Records
========
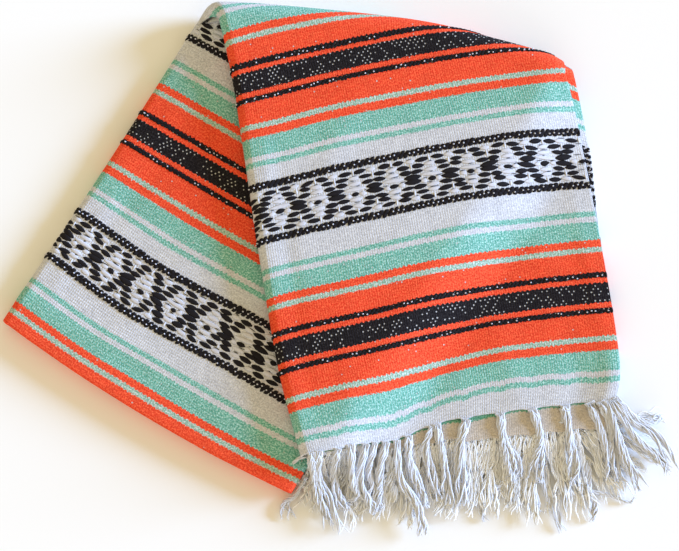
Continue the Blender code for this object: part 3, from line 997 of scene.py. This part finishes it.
def braid_marks(t, u_range, white_share, pitch=5.6 * MM, width=4.5 * MM, apart=2.1 * MM,
                lean=0.5):
    """One braided line: two rows of leaning beads on a core, and white eyes in it."""
    beads, eyes = [], []
    for number in range(int((u_range[1] - u_range[0]) / pitch)):
        u = u_range[0] + (number + 0.5) * pitch
        beads.append((u, t, pitch * 1.7, width * 0.9, 1.2 * MM, 0.0))
        for side in (-1, 1):
            beads.append((u + side * pitch / 4 + wobble(0.3 * MM),
                          t + side * apart + wobble(0.3 * MM), pitch * 1.2,
                          width + wobble(0.4 * MM), 1.9 * MM, lean + wobble(0.2)))
        if chance.random() < white_share:
            eyes.append((u + pitch / 2 + wobble(0.5 * MM), t + wobble(0.7 * MM), 2.1 * MM,
                         1.8 * MM, 4.0 * MM, 0.0))
    return beads, eyes


def from_pattern(marks, to_v):
    """Marks placed by t, turned into marks placed by v."""
    return [(u, float(to_v(u, t)), *rest) for u, t, *rest in marks]


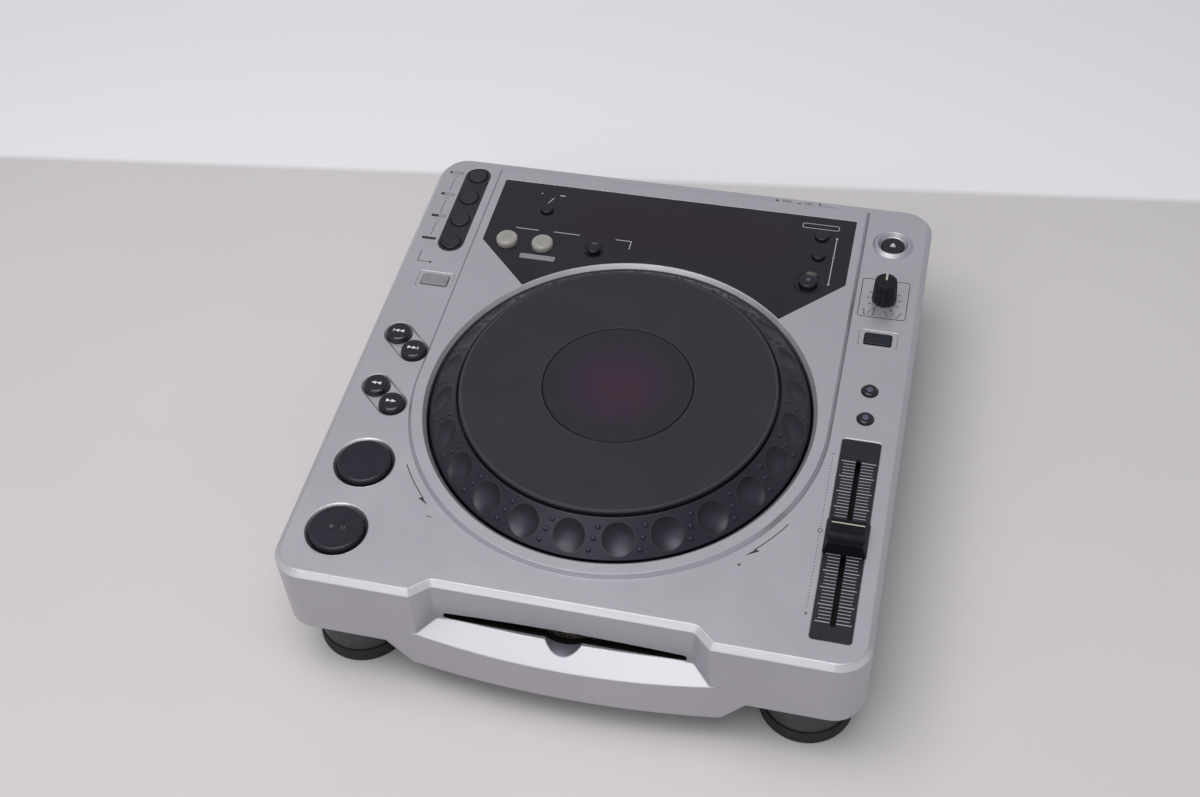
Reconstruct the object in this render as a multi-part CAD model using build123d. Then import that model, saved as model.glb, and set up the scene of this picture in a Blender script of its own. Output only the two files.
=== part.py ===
from build123d import *
from dataclasses import dataclass
from math import atan, degrees, hypot
import os

# Tabletop disc player for a DJ: a slot-loading drive under a touch-sensitive jog wheel.
#
# Millimetres. X points right, Y to the back and Z up. The origin lies on the table, under the
# middle of the player. Each function below makes one piece, and the last lines write them all.

# ---------------------------------------------------------------- driving dimensions
# Case: the jog wheel sets the width and the depth, and the strips and margins lie round it
strip_width = 47.5
front_margin = 36.2
back_margin = 19.0
case_top = 88.2
skirt_bottom = 40.5
case_wall = 3.0
roof_thickness = 2.6
corner_radius = 17.0
edge_bevel = 3.0

# Raised platform round the jog wheel and the display
platform_rise = 2.7
platform_margin = 9.6
platform_slope_run = 1.6
platform_back_margin = 11.3

# Jog wheel
well_gap = 1.7
well_bevel_run = 2.0
well_bevel_drop = 2.2
dial_radius = 103.3
dial_edge_height = 0.5
dial_slope_run = 15.6
dial_crest_height = 15.2
dial_wall = 5.0
dial_web = 2.5
dimple_count = 24
dimple_radius = 18.5
dimple_depth = 2.2
dimple_phase = -92.5
platter_gap = 1.1
platter_inset = 1.9
platter_height = 17.4
platter_thickness = 2.4
platter_rim = 2.5
platter_press = 0.5
centre_window_radius = 40.6
centre_window_thickness = 1.6
post_radius = 15.0
bearing_radius = 17.0

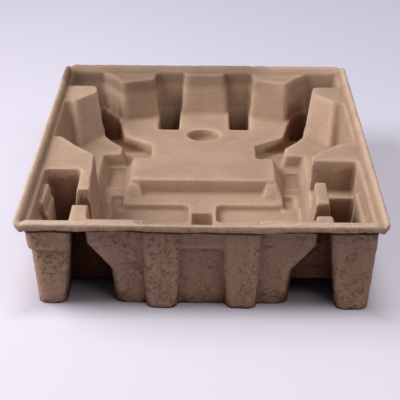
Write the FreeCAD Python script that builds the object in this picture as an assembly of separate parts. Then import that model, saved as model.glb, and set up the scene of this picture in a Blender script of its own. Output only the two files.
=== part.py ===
========
Take the line with "Write the FreeCAD" and all lines after it to the last line, and reproduce them exactly.

Write the FreeCAD Python script that builds the object in this picture as an assembly of separate parts. Then import that model, saved as model.glb, and set up the scene of this picture in a Blender script of its own. Output only the two files.
=== part.py ===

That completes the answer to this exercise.